Sidebar: Energy Efficiency on a Budget

This five-story, mixed-use building in a cold climate (Waterloo, Ontario) was designed provide the owners with a low energy-use building and lots of options for the future – all within a typical construction budget.

Sidebar Photograph 1:
Sidebar Photo 1: A low energy mixed use building in a cold climate.

The insulated concrete form (ICF) and precast concrete plank structure was enclosed in 4” of high density spray foam insulation. Thermally broken standoffs support durable brick and fiber cement panel cladding.  The windows comprise high performance glazing in fiberglass frames.  A low temperature radiant heating system takes advantage of the building’s thermal mass and will be compatible with future low-temperature solar hot water heating equipment.
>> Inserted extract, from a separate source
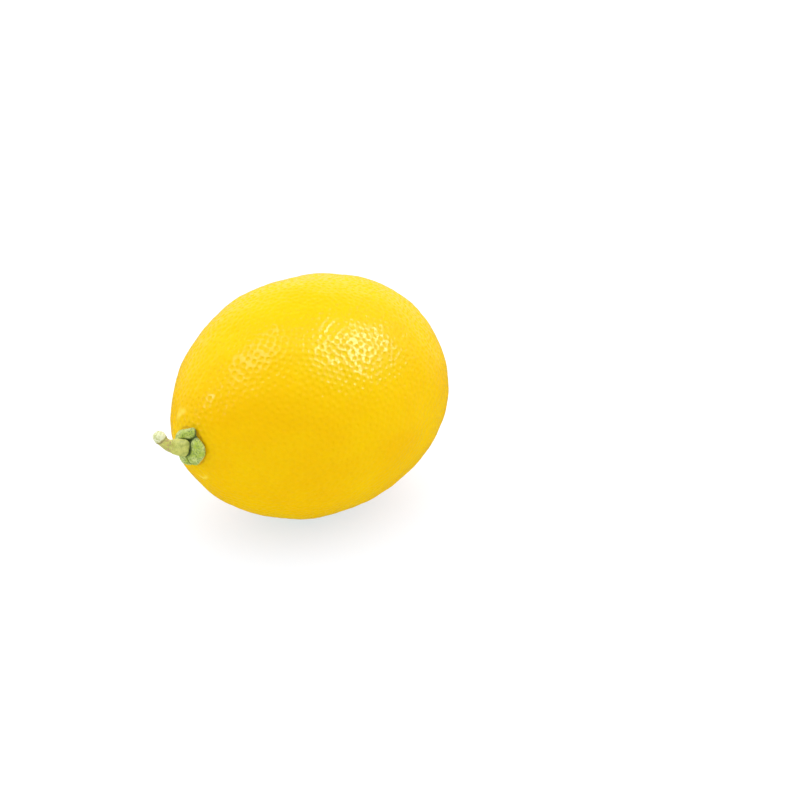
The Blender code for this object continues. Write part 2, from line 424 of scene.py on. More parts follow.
def rind_finish(settings):
    """Waxy yellow peel: pored, a little warmer in patches, green by the calyx and scarred at the tip, with
    painted top light, painted glints on the collar and painted shade along the folds off the neck.
    """
    finish, tree, shader = new_finish("waxy_rind")
    place = own_place(tree)
    x, y, z = parts_of(place)
    from_axis = hypot(y, z - AXIS_HEIGHT)

    near = stored(tree, "gland_distance")
    exact = vector_work("LENGTH", stored(tree, "gland_offset", "Vector"))
    away = blend(ease(near, 0.30 * MM, 0.42 * MM), exact, near)
    reach = stored(tree, "gland_reach")
    pore = 1.0 - ease(away, reach * 0.25, reach)

    patches = ease(grain(place, 16 * MM, 3.0), 0.35, 0.7)
    skin = blend_colour(patches, solid(settings.rind), solid(settings.rind_warm_and_fold_shade))
    mottle = ease(grain(place, 2.2 * MM, 3.0, 0.6), 0.3, 0.75)
    skin = blend_colour(mottle * 0.25, skin, solid(settings.rind_warm_and_fold_shade))
    skin = blend_colour(pore * 0.06, skin, solid(settings.rind_pore))
    # painted light: the top of the rind made lighter yellow by height
    skin = blend_colour(ease(z, *PAINTED_TOP_LIGHT) * 0.45, skin, solid(settings.painted_top_light))

    stem_side = ease(x, 0.0, FRUIT_LOW.x / 2)
    ragged = from_axis + (grain(place, 3 * MM, 3.0) - 0.5) * (3.5 * MM)
    tinge = stem_side * ease(ragged, 9.5 * MM, 4.5 * MM)
    skin = blend_colour(tinge * 0.10, skin, solid(settings.rind_green))
    # painted shade: darker orange streaks off the neck, standing in for the shade of its folds
    around = vector_of(tree, y / from_axis, (z - AXIS_HEIGHT) / from_axis, from_axis * 25.0)
    painted_fold_shade = ease(grain(vector_work("SCALE", around, scale=4.0), 1.0, 2.0), 0.45, 0.75)
    painted_fold_shade = painted_fold_shade * stem_side * bell(from_axis - 8 * MM, 12 * MM)
    skin = blend_colour(painted_fold_shade * 0.55, skin, solid(settings.rind_warm_and_fold_shade))
    # painted highlight: pale arcs laid on the collar's swelling as its glints
    off_collar, stretches = collar_ring(place, from_axis)
    collar = bell(off_collar, 0.9 * MM) * stem_side * stretches
    skin = blend_colour(collar * 0.65, skin, solid(settings.collar_painted_glint))
    off_rim = from_axis - RIM_RADIUS + (grain(place, 1.2 * MM) - 0.5) * (0.7 * MM)
    skin = blend_colour(stem_side * bell(off_rim, 0.45 * MM) * 0.45, skin, solid(settings.rind_rim))

    blossom_side = ease(x, 0.0, FRUIT_HIGH.x / 2)
    tip_blush = blossom_side * ease(ragged, 6.0 * MM, 2.0 * MM)
    skin = blend_colour(tip_blush * 0.35, skin, solid(settings.rind_green))
    scar_edge = from_axis + (grain(place, 0.8 * MM, 3.0) - 0.5) * (1.2 * MM)
    tip = ease(x, FRUIT_HIGH.x - 2.2 * MM, FRUIT_HIGH.x - 0.9 * MM)
    skin = blend_colour(tip * ease(scar_edge, 1.5 * MM, 0.7 * MM) * 0.9, skin, solid(settings.scar))

    tree.links.new(skin.socket, shader.inputs["Base Color"])
    rough = blend(mottle, 0.26, 0.36) + pore * 0.40
    tree.links.new(rough.socket, shader.inputs["Roughness"])
    shader.inputs["Specular IOR Level"].default_value = 0.02
    shader.inputs["Subsurface Weight"].default_value = 0.12
    shader.inputs["Subsurface Radius"].default_value = (1.0, 0.55, 0.06)
    shader.inputs["Subsurface Scale"].default_value = 1.2 * MM
    gloss = (1.0 - pore * 0.95) * ease(z, *GLOSS_RISE, *GLOSS_RANGE)
    tree.links.new(gloss.socket, shader.inputs["Coat Weight"])
    shader.inputs["Coat Roughness"].default_value = 0.11
    fine = grain(place, 0.30 * MM, 2.0)
    small = grain(place, 1.1 * MM, 2.0)
    height = pore * -1.0 + fine * 0.05 + small * 0.65
    relief(tree, shader, height, 0.085 * MM)
    return finish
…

There are no fancy renewable energy systems in this building but as the future unfolds, the owners will have lots of options.

Sidebar Photograph 2:
Sidebar Photo 2: Durable, inexpensive cladding over high-density spray foam insulation.
 

Durable, healthy, energy efficient buildings can be designed and build for the same or less than a typical building.  However, to be successful, work must start with a committed owner and design team. The result, in this case, is a low-energy building that will be an asset for the owners as the price of energy increases; can accommodate different sources of energy as supply trends change, including site generated renewable sources; and will have a very long service life without major reconstruction of enclosure or distribution components.

Sidebar Photograph 3:
Sidebar Photo 3: Thermally isolated precast concrete balcony slabs supported by building geometry.  These details are an important part of low energy building design.

 

 


Footnote:

  1. This information comes from the US Energy Information Administration (www.eia.doe.gov): 2008. The consumer price estimates for energy in all sectors between 1970 and 2005 has increased by 6.7% compounded per year. Electricity, remarkably, is 4.5%, while natural gas is over 8% per annum. Predicting the future is hard, but the EIA can tell you what has happened in the past.